Fashion Startup Bets Future On Off-Price Luxury

It’s hard to find a retail fashion category that’s reliably successful these days. Brick-and-mortar discounters like T.J. Maxx are thriving despite social distancing rules, which is not the most stable success platform. Fast fashion already claimed a victim this week as Lucky Brand filed for bankruptcy, and H&M announced it was shuttering 170 stores across the globe due to the pandemic-driven digital shift.

“We can already see that the pandemic has caused changes in customer behavior that will accelerate the digitalization of our industry,” H&M Group CEO Helena Helmersson said during a recent conference call. “We have increased our customer base online, and many of our customers — in-store customers — are now multichannel customers.”

But even online, it’s hard to see a trend. Luxury fashion is recovering. Vintage fashion, at the same time, is having a moment. As hard as it is to handicap the category, a new online fashion startup called Affordable Chic – which launched online on Jan. 20 – is betting on just that: affordable luxury clothes for working and budget-conscious women.

Founder Marialuisa Garito says the idea for her company came from local research.

“Being Italian, I love beauty,” she noted. “Beauty in my country is not just style – it is also quality. Because of this, I faced a huge conflict: wanting to maintain style and high-quality clothing versus saving my money to provide music lessons, travel opportunities and other educational experiences for my daughters. What I noticed in the last couple of years in talking to my design clients and just in walking New York City is that women are often the main income sources in their families. Often, their demands are at home with the kids, so they have a deep knowledge of their budget. And when you have budgetary constraints, you try to address your money in a smarter way.”

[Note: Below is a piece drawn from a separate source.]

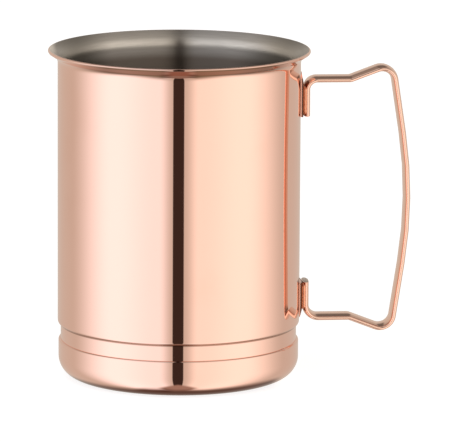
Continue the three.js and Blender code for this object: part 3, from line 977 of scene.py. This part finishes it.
# Operators, one for each piece or group of like pieces, and one for the stage

class MUG_OT_body(bpy.types.Operator):
    """Spins the copper body with its flared lip and its turned-in lower edge"""

    bl_idname = "mug.body"
    bl_label = "Copper body"

    def execute(self, context):
        make_spun(body_section, "copper_body", material("mirror_copper"))
        return {"FINISHED"}


class MUG_OT_base(bpy.types.Operator):
    """Spins the base cup with its collar, its rounded corner and its recessed underside"""

    bl_idname = "mug.base"
    bl_label = "Base cup"

    def execute(self, context):
        make_spun(base_section, "base_cup", material("mirror_copper"))
        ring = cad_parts["base_braze_ring"]
        ring.data.materials.clear()
        ring.data.materials.append(material("braze_metal"))
        return {"FINISHED"}


class MUG_OT_liner(bpy.types.Operator):
    """Spins the satin steel lining"""

    bl_idname = "mug.liner"
    bl_label = "Steel lining"

    def execute(self, context):
        make_spun(liner_section, "steel_liner", material("satin_steel"))
        return {"FINISHED"}


class MUG_OT_strap(bpy.types.Operator):
    """Bends the handle from one oval strap with two cut ends"""

    bl_idname = "mug.strap"
    bl_label = "Strap handle"

    def execute(self, context):
        make_strap([material("strap_copper"), material("cut_metal")])
        return {"FINISHED"}


class MUG_OT_plates(bpy.types.Operator):
    """Shapes the two plates that carry the strap's legs"""

    bl_idname = "mug.plates"
    bl_label = "Handle plates"

    def execute(self, context):
        sizes, handle = context.scene.mug_sizes, context.scene.mug_handle
        places = joint_places(sizes, handle)
        copper = material("plate_copper")
        make_plate(places["upper_end"], 1, handle.upper_plate, "upper_handle_plate", copper)
        make_plate(places["lower_end"], -1, handle.lower_plate, "lower_handle_plate", copper)
        return {"FINISHED"}


class MUG_OT_seams(bpy.types.Operator):
    """Lays the four braze seams between the strap's legs and the plates"""

    bl_idname = "mug.seams"
    bl_label = "Braze seams"

    def execute(self, context):
        sizes, handle = context.scene.mug_sizes, context.scene.mug_handle
        places = joint_places(sizes, handle)
        braze = material("braze_metal")
        climb = handle.seam_climb
        upper = ("upper", places["upper_end"], 1, handle.upper_leg - handle.upper_leg_bend + climb)
        lower = ("lower", places["lower_end"], -1, handle.lower_leg - handle.lower_leg_bend + climb)
        for joint, end, direction, contact in (upper, lower):
            for name, side in (("front", -1), ("back", 1)):
                make_seam(end, direction, contact, side, f"{joint}_braze_{name}", braze)
        return {"FINISHED"}


class MUG_OT_studio(bpy.types.Operator):
    """Sets up the camera, the white floor and the soft light"""

    bl_idname = "mug.studio"
    bl_label = "Studio"

    def execute(self, context):
        studio = context.scene.mug_studio
        context.scene.view_settings.view_transform = "Standard"
        make_camera(studio)
        make_world(studio)
        make_floor(studio)
        return {"FINISHED"}


class MUG_PT_panel(bpy.types.Panel):
    bl_idname = "MUG_PT_panel"
    bl_label = "Copper Beer Mug"
    bl_space_type = "VIEW_3D"
    bl_region_type = "UI"
    bl_category = "Mug"

    def draw(self, context):
        layout = self.layout
        for operator in OPERATORS:
            layout.operator(operator.bl_idname)
        for name in PROPERTY_GROUPS:
            group = getattr(context.scene, name)
            box = layout.box()
            box.label(text=name)
            for item in group.bl_rna.properties:
                if item.identifier not in ("rna_type", "name"):
                    box.prop(group, item.identifier)


PROPERTY_GROUPS = {
    "mug_sizes": MugSizes,
    "mug_handle": HandleSizes,
    "mug_finishes": Finishes,
    "mug_studio": Studio,
    "mug_smoothness": Smoothness,
}
OPERATORS = (
    MUG_OT_studio, MUG_OT_body, MUG_OT_base, MUG_OT_liner, MUG_OT_strap, MUG_OT_plates, MUG_OT_seams,
)


def register():
    for group in PROPERTY_GROUPS.values():
        bpy.utils.register_class(group)
    for name, group in PROPERTY_GROUPS.items():
        setattr(bpy.types.Scene, name, PointerProperty(type=group))
    for operator in OPERATORS:
        bpy.utils.register_class(operator)
    bpy.utils.register_class(MUG_PT_panel)


def unregister():
    bpy.utils.unregister_class(MUG_PT_panel)
    for operator in reversed(OPERATORS):
        bpy.utils.unregister_class(operator)
    for name in PROPERTY_GROUPS:
        delattr(bpy.types.Scene, name)
    for group in reversed(PROPERTY_GROUPS.values()):
        bpy.utils.unregister_class(group)


def main():
    register()
    bpy.ops.mug.studio()
    bpy.ops.mug.body()
    bpy.ops.mug.base()
    bpy.ops.mug.liner()
    bpy.ops.mug.strap()
    bpy.ops.mug.plates()
    bpy.ops.mug.seams()


if __name__ == "__main__":
    main()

Before coming online with Affordable Chic, Garito sold her inventory via office trunk shows and private events. It wasn’t just a move toward affordable luxury that brought her to the venture – it was what she saw as a lack of service from other retailers. Zara, she said, lacks the right quality. Other retailers had the quality, but charged twice the price of her daughters’ cello lessons for a dress.

“The value of the two things were imbalanced,” Garito explained. “There is a financial reason that women are having a hard time, and then there is another reason: the pandemic. During this hard time, I’m trying to anticipate the market. I believe there will be a trend toward affordable luxury, with ‘affordable’ being the key word. It will extend from fashion to furniture and will include other categories as well.”

New retail dynamics show that Garito is on to something. For example, a North Carolina-based brick-and-mortar chain called Off Price Luxury says it has successfully reopened in several markets, including Charlotte.

Chinese eCommerce behemoth Alibaba has just announced a new foray into off-price luxury fashion as well. Called Luxury Soho, the site will be part of its ever-growing Luxury Pavilion site, providing “various solutions for different scenarios,” Weixiong Hu, vice president of Alibaba Group and general manager of its Tmall fashion division, said this week. This includes “maximizing the life cycle of luxury products,” while enabling brands to “protect their premium image on [Alibaba’s] Luxury Pavilion.”

“Many luxury brands are traditionally hesitant to openly sell off goods via significant discounts (and, in fact, have fought with department stores and other third-party stockists for years on this very point, which has prompted many to essentially revert to a direct-to-consumer (DTC) model that includes almost exclusively selling at least certain types of products (i.e., non-licensed goods) by way of self-owned and operated channels),” says fashion trade magazine The Fashion Law. “However, the luxury market is not immune to the talk of discounting in the wake of the global health pandemic, particularly as their revenues take a marked beating, with the effects of closed stores and diminishing consumer confidence in the market only expected to worsen in the second quarter of the year.”

And while she is building Affordable Chic into other budget-friendly luxury categories, when asked to name her favorite designer, Garito’s answer is surprising.

“I like Brunello Cucinelli because I like his philosophy,” she said. “First of all, he is loyal to his employees. Second, he started with an obsession around quality. He traveled the world looking for a very specific type of cashmere. And he didn’t come from the fashion world – he was studying engineering, and then he dropped out of school to follow his passion.”

And now, Garito is hoping to follow in some more affordable footsteps.